Reproduce exactly and only the lines running from the one with "mesh = union(joined(forms), VOXEL)" through the one with "imported = [obj", both end lines included.

* START *

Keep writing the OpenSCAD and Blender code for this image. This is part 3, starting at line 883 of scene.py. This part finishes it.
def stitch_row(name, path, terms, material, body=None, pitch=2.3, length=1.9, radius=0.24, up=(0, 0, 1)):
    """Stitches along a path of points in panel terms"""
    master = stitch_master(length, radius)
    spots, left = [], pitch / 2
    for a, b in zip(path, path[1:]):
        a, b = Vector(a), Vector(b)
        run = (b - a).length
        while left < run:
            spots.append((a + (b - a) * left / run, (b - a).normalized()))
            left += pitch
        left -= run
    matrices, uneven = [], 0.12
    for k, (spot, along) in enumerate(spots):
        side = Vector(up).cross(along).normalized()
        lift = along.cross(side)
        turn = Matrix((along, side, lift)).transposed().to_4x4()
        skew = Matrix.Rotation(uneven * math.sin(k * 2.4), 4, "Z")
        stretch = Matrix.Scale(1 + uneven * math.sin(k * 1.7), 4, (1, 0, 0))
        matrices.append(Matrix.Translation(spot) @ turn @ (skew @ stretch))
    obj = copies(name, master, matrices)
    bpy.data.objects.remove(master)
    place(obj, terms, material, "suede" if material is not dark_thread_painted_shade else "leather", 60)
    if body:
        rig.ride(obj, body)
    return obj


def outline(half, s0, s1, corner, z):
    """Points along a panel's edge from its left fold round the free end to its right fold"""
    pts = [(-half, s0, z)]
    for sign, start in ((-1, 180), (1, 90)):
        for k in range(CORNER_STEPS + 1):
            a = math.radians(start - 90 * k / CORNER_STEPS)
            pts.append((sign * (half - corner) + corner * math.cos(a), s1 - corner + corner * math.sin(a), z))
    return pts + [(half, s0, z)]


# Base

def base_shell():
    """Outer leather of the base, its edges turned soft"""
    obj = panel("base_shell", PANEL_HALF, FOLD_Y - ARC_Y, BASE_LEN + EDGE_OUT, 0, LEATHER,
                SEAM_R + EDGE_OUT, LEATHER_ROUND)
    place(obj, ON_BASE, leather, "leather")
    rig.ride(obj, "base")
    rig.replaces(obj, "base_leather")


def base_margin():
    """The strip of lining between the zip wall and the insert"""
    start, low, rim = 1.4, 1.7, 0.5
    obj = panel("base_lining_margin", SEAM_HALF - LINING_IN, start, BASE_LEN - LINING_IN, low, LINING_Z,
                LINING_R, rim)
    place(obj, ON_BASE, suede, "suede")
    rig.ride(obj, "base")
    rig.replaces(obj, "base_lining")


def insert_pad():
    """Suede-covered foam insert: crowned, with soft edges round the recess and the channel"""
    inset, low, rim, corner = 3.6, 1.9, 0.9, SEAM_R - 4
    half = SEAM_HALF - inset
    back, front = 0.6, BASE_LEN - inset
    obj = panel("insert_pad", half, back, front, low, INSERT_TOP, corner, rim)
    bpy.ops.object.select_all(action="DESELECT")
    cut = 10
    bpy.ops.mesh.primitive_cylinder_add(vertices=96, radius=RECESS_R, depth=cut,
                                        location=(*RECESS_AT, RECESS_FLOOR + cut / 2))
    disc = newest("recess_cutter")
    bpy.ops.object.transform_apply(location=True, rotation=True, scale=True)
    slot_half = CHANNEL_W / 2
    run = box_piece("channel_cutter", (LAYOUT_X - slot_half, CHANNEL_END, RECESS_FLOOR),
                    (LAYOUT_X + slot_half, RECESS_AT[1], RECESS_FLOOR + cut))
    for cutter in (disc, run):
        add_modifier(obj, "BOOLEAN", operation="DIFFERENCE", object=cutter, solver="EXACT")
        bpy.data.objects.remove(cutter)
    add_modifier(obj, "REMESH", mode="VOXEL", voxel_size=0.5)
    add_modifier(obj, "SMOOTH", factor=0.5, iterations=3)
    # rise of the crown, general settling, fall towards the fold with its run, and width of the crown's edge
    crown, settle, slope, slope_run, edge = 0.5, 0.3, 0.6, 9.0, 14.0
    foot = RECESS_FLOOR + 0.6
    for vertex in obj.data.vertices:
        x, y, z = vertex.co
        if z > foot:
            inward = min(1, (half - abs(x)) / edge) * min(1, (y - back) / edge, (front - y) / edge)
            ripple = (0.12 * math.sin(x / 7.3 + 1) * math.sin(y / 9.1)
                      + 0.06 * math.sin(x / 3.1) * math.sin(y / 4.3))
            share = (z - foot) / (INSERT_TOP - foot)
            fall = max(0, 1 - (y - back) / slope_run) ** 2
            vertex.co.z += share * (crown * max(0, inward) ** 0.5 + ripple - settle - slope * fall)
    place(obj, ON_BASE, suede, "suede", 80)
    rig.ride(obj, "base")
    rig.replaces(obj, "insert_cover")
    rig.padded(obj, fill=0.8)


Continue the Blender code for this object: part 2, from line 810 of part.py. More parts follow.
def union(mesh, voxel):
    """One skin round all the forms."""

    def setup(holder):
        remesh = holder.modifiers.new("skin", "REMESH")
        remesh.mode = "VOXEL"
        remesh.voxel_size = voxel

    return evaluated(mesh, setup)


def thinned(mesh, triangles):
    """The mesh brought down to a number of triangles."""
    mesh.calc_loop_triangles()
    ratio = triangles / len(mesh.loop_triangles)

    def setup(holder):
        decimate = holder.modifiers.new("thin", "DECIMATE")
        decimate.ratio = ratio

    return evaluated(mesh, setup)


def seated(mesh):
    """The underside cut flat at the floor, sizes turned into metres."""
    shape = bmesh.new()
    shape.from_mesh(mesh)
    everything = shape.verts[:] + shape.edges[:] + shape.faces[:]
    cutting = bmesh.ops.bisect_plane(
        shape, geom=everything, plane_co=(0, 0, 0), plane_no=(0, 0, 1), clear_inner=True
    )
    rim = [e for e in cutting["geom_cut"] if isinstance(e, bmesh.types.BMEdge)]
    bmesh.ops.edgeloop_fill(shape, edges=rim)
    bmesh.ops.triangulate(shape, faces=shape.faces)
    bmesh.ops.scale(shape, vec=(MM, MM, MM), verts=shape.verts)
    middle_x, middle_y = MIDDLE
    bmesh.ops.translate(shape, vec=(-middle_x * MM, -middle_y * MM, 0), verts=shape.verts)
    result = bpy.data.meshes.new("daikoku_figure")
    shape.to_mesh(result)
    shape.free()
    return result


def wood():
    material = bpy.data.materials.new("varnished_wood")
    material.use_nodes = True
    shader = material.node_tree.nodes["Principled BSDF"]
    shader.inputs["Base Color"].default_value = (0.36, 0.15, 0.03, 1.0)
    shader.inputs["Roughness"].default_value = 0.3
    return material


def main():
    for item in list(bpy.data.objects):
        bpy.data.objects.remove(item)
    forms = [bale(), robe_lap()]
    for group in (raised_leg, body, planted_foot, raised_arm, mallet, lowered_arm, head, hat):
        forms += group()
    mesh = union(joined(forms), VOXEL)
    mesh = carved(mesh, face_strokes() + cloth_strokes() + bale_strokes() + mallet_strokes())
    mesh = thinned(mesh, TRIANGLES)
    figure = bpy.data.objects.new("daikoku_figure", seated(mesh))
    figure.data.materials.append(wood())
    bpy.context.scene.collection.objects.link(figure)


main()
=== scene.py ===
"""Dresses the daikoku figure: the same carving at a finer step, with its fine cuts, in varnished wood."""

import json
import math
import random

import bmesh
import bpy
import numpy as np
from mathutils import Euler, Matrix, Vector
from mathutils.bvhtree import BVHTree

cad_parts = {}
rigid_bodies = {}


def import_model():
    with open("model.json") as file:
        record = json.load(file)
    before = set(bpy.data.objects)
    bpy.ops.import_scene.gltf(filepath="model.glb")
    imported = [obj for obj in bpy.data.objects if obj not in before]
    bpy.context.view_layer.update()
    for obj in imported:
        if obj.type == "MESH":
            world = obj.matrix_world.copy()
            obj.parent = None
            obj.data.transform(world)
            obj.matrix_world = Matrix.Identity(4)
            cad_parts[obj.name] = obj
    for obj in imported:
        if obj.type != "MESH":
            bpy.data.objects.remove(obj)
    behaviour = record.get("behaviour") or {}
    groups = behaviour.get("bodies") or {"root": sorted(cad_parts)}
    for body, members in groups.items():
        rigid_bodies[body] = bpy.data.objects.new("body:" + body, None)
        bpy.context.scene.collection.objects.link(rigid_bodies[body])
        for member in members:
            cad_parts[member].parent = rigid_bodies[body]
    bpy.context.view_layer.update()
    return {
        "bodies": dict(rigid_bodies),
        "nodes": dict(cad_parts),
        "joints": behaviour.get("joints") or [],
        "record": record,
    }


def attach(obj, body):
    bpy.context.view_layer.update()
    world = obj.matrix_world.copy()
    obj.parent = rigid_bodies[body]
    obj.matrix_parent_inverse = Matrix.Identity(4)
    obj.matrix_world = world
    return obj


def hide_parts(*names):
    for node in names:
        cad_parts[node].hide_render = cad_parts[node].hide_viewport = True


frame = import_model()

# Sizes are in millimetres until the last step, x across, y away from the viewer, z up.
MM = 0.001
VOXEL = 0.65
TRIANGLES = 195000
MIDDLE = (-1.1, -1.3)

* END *

Answer to this problem
    mesh = union(joined(forms), VOXEL)
    mesh = carved(mesh, face_strokes() + cloth_strokes() + bale_strokes() + mallet_strokes())
    mesh = thinned(mesh, TRIANGLES)
    figure = bpy.data.objects.new("daikoku_figure", seated(mesh))
    figure.data.materials.append(wood())
    bpy.context.scene.collection.objects.link(figure)


main()
=== scene.py ===
"""Dresses the daikoku figure: the same carving at a finer step, with its fine cuts, in varnished wood."""

import json
import math
import random

import bmesh
import bpy
import numpy as np
from mathutils import Euler, Matrix, Vector
from mathutils.bvhtree import BVHTree

cad_parts = {}
rigid_bodies = {}


def import_model():
    with open("model.json") as file:
        record = json.load(file)
    before = set(bpy.data.objects)
    bpy.ops.import_scene.gltf(filepath="model.glb")
    imported = [obj for obj in bpy.data.objects if obj not in before]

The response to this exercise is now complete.